REQUEST:
Your task is to copy the material exactly.

(Recorded data)
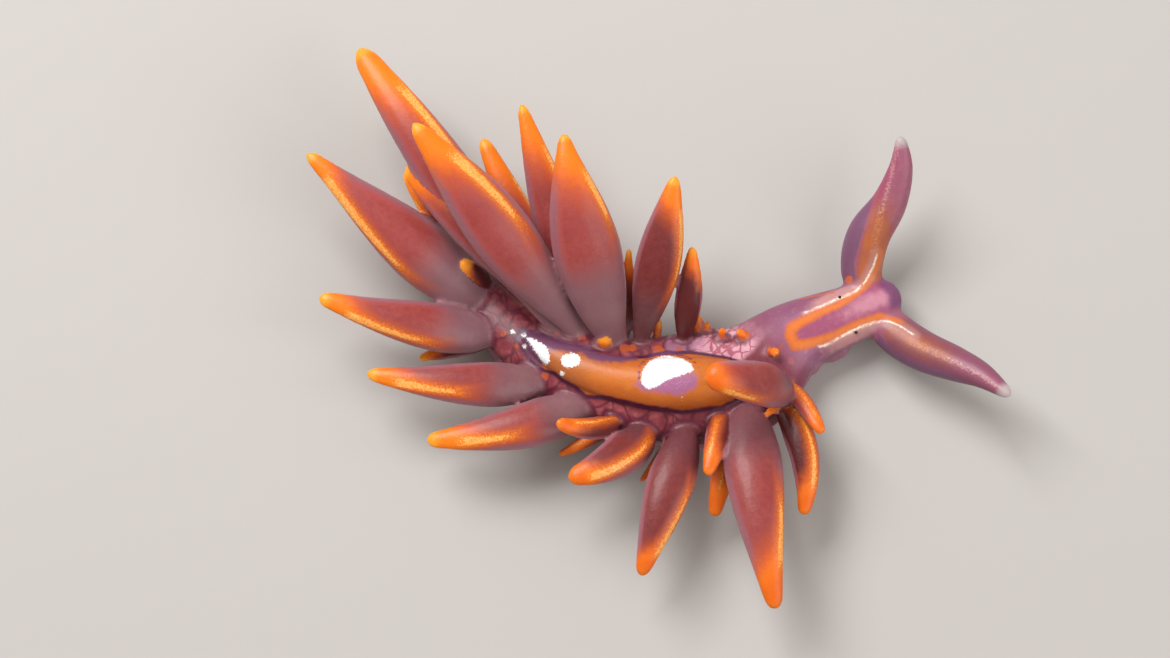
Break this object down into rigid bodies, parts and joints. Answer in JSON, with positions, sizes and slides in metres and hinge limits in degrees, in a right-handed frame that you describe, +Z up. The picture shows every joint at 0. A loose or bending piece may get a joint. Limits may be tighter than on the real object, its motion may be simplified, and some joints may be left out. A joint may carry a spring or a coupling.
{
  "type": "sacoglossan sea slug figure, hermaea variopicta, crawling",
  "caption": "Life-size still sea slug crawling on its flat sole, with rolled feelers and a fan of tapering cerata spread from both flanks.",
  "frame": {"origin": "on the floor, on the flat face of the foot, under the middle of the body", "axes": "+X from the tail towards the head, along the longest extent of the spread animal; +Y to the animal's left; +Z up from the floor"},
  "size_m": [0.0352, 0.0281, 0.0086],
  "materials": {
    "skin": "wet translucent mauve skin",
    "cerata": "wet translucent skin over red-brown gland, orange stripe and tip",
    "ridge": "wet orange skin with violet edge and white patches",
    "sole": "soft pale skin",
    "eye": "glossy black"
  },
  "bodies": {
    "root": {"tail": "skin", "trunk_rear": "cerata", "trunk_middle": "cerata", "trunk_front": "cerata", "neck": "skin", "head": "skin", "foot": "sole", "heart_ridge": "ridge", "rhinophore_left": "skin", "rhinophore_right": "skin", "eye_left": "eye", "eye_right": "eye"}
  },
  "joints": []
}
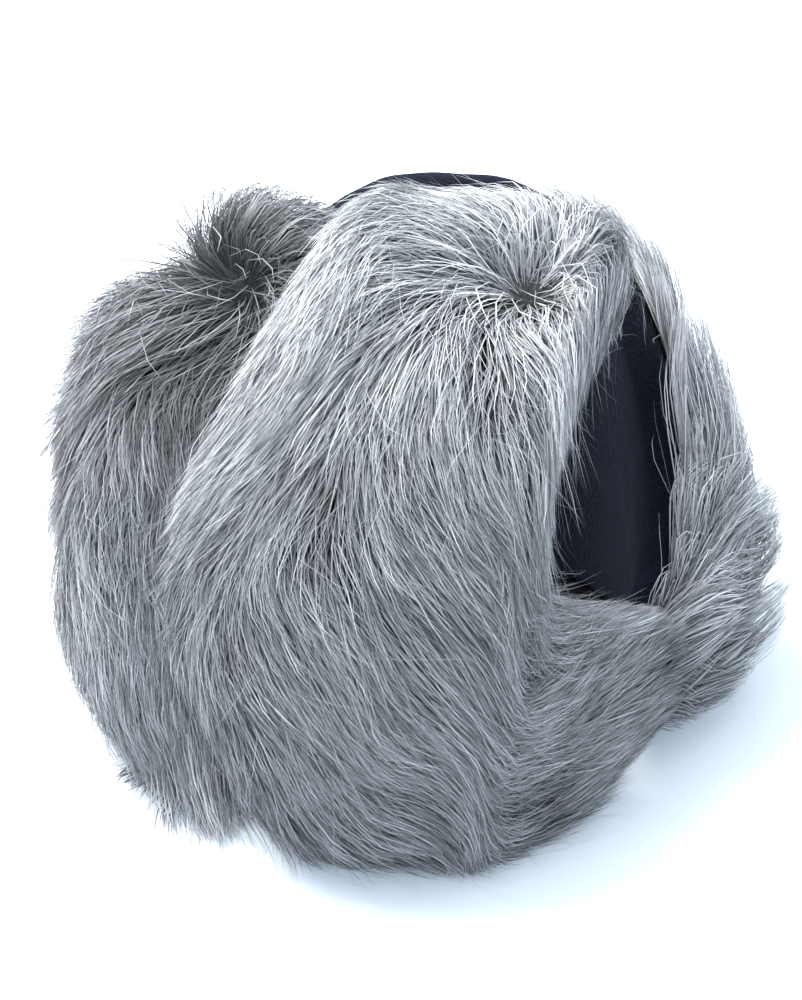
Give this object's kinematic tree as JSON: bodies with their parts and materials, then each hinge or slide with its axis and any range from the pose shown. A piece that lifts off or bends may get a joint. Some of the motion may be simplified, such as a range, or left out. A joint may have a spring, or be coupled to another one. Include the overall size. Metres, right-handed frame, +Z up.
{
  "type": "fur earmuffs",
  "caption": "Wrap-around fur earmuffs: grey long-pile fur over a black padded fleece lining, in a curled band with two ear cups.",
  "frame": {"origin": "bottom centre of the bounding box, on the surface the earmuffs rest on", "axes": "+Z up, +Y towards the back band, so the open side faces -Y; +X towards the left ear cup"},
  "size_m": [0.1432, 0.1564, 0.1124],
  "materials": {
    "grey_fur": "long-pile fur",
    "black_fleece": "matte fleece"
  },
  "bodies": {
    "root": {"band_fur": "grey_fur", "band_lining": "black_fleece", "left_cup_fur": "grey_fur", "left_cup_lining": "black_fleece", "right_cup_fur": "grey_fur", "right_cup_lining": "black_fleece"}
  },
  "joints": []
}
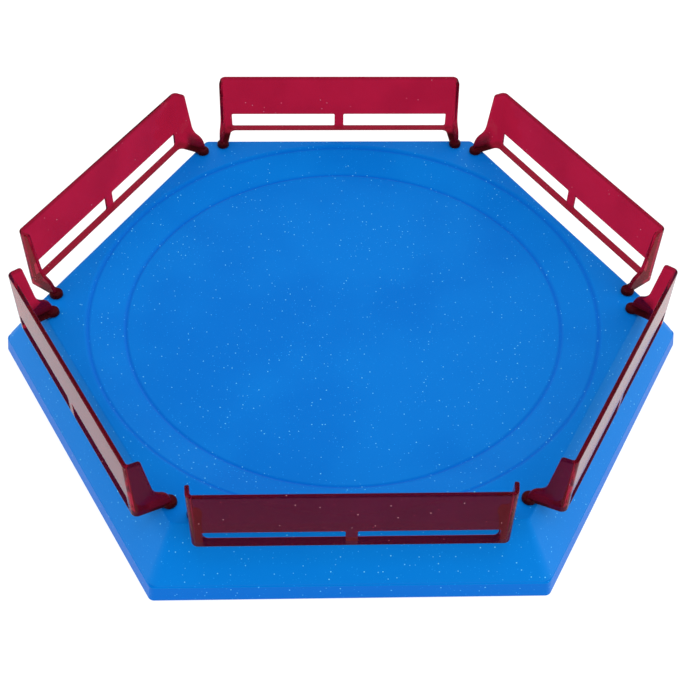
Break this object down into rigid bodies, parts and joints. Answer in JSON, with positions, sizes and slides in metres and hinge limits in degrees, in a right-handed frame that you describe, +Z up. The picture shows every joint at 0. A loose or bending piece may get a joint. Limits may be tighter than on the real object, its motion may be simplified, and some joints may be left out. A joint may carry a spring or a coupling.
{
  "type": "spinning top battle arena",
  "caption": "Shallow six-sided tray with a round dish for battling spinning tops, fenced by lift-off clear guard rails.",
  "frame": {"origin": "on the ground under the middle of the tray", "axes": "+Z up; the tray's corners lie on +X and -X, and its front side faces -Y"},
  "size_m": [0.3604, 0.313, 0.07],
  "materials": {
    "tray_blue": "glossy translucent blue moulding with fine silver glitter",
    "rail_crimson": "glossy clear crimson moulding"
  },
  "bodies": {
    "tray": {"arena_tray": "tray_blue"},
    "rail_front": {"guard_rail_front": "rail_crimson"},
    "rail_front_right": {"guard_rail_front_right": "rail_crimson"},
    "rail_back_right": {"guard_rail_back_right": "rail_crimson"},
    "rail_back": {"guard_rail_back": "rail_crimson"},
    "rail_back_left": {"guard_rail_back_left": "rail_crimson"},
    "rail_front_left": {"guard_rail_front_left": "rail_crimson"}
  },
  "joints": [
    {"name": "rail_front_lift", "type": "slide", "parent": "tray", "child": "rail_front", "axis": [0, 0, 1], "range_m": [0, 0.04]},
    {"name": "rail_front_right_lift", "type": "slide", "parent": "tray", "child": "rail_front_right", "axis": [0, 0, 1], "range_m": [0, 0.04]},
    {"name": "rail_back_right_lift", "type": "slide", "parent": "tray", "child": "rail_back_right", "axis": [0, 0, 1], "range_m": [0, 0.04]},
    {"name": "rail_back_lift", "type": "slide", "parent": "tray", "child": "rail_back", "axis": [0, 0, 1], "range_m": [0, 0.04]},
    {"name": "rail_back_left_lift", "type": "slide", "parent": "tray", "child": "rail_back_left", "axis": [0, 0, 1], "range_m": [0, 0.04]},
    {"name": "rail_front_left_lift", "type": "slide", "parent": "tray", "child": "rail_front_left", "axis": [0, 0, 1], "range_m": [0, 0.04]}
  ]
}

COMPLETE ANSWER:
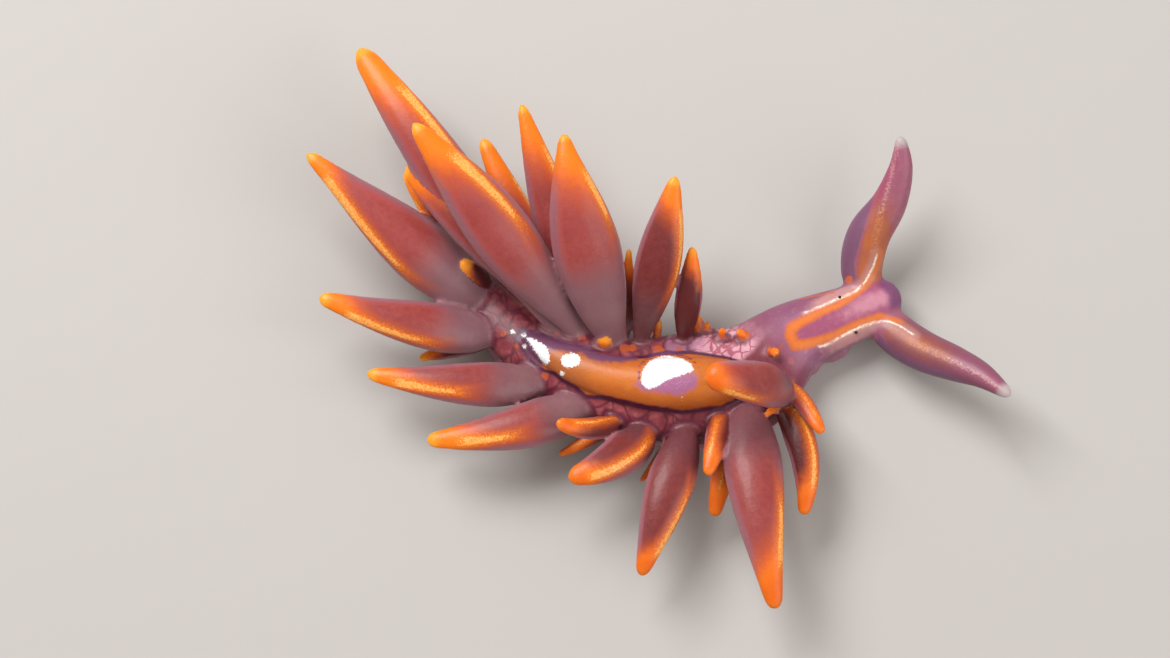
Break this object down into rigid bodies, parts and joints. Answer in JSON, with positions, sizes and slides in metres and hinge limits in degrees, in a right-handed frame that you describe, +Z up. The picture shows every joint at 0. A loose or bending piece may get a joint. Limits may be tighter than on the real object, its motion may be simplified, and some joints may be left out. A joint may carry a spring or a coupling.
{
  "type": "sacoglossan sea slug figure, hermaea variopicta, crawling",
  "caption": "Life-size still sea slug crawling on its flat sole, with rolled feelers and a fan of tapering cerata spread from both flanks.",
  "frame": {"origin": "on the floor, on the flat face of the foot, under the middle of the body", "axes": "+X from the tail towards the head, along the longest extent of the spread animal; +Y to the animal's left; +Z up from the floor"},
  "size_m": [0.0352, 0.0281, 0.0086],
  "materials": {
    "skin": "wet translucent mauve skin",
    "cerata": "wet translucent skin over red-brown gland, orange stripe and tip",
    "ridge": "wet orange skin with violet edge and white patches",
    "sole": "soft pale skin",
    "eye": "glossy black"
  },
  "bodies": {
    "root": {"tail": "skin", "trunk_rear": "cerata", "trunk_middle": "cerata", "trunk_front": "cerata", "neck": "skin", "head": "skin", "foot": "sole", "heart_ridge": "ridge", "rhinophore_left": "skin", "rhinophore_right": "skin", "eye_left": "eye", "eye_right": "eye"}
  },
  "joints": []
}
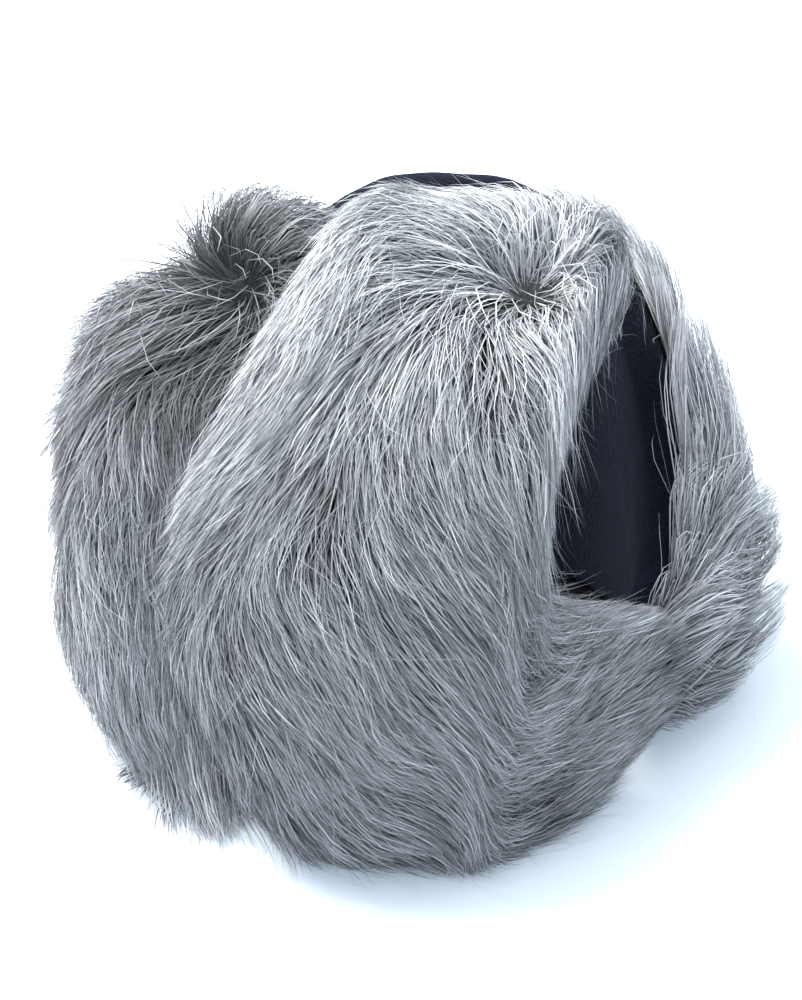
Give this object's kinematic tree as JSON: bodies with their parts and materials, then each hinge or slide with its axis and any range from the pose shown. A piece that lifts off or bends may get a joint. Some of the motion may be simplified, such as a range, or left out. A joint may have a spring, or be coupled to another one. Include the overall size. Metres, right-handed frame, +Z up.
{
  "type": "fur earmuffs",
  "caption": "Wrap-around fur earmuffs: grey long-pile fur over a black padded fleece lining, in a curled band with two ear cups.",
  "frame": {"origin": "bottom centre of the bounding box, on the surface the earmuffs rest on", "axes": "+Z up, +Y towards the back band, so the open side faces -Y; +X towards the left ear cup"},
  "size_m": [0.1432, 0.1564, 0.1124],
  "materials": {
    "grey_fur": "long-pile fur",
    "black_fleece": "matte fleece"
  },
  "bodies": {
    "root": {"band_fur": "grey_fur", "band_lining": "black_fleece", "left_cup_fur": "grey_fur", "left_cup_lining": "black_fleece", "right_cup_fur": "grey_fur", "right_cup_lining": "black_fleece"}
  },
  "joints": []
}
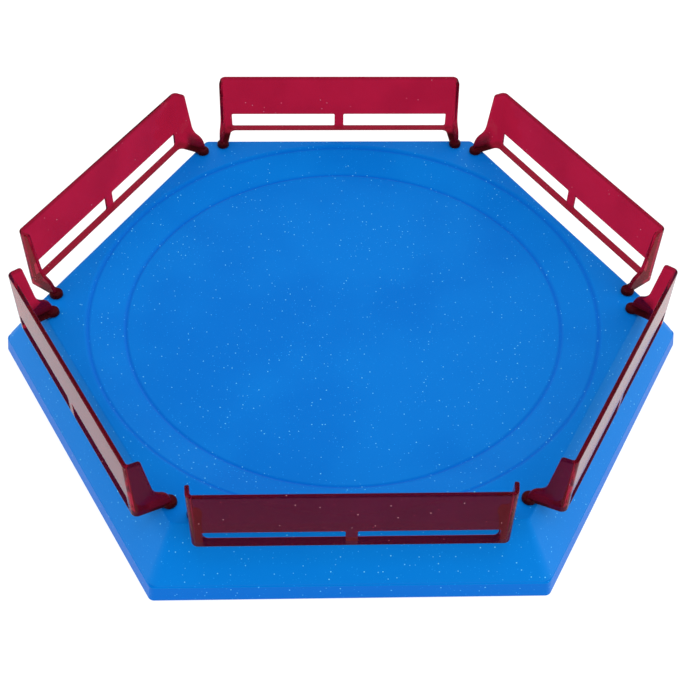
Break this object down into rigid bodies, parts and joints. Answer in JSON, with positions, sizes and slides in metres and hinge limits in degrees, in a right-handed frame that you describe, +Z up. The picture shows every joint at 0. A loose or bending piece may get a joint. Limits may be tighter than on the real object, its motion may be simplified, and some joints may be left out. A joint may carry a spring or a coupling.
{
  "type": "spinning top battle arena",
  "caption": "Shallow six-sided tray with a round dish for battling spinning tops, fenced by lift-off clear guard rails.",
  "frame": {"origin": "on the ground under the middle of the tray", "axes": "+Z up; the tray's corners lie on +X and -X, and its front side faces -Y"},
  "size_m": [0.3604, 0.313, 0.07],
  "materials": {
    "tray_blue": "glossy translucent blue moulding with fine silver glitter",
    "rail_crimson": "glossy clear crimson moulding"
  },
  "bodies": {
    "tray": {"arena_tray": "tray_blue"},
    "rail_front": {"guard_rail_front": "rail_crimson"},
    "rail_front_right": {"guard_rail_front_right": "rail_crimson"},
    "rail_back_right": {"guard_rail_back_right": "rail_crimson"},
    "rail_back": {"guard_rail_back": "rail_crimson"},
    "rail_back_left": {"guard_rail_back_left": "rail_crimson"},
    "rail_front_left": {"guard_rail_front_left": "rail_crimson"}
  },
  "joints": [
    {"name": "rail_front_lift", "type": "slide", "parent": "tray", "child": "rail_front", "axis": [0, 0, 1], "range_m": [0, 0.04]},
    {"name": "rail_front_right_lift", "type": "slide", "parent": "tray", "child": "rail_front_right", "axis": [0, 0, 1], "range_m": [0, 0.04]},
    {"name": "rail_back_right_lift", "type": "slide", "parent": "tray", "child": "rail_back_right", "axis": [0, 0, 1], "range_m": [0, 0.04]},
    {"name": "rail_back_lift", "type": "slide", "parent": "tray", "child": "rail_back", "axis": [0, 0, 1], "range_m": [0, 0.04]},
    {"name": "rail_back_left_lift", "type": "slide", "parent": "tray", "child": "rail_back_left", "axis": [0, 0, 1], "range_m": [0, 0.04]},
    {"name": "rail_front_left_lift", "type": "slide", "parent": "tray", "child": "rail_front_left", "axis": [0, 0, 1], "range_m": [0, 0.04]}
  ]
}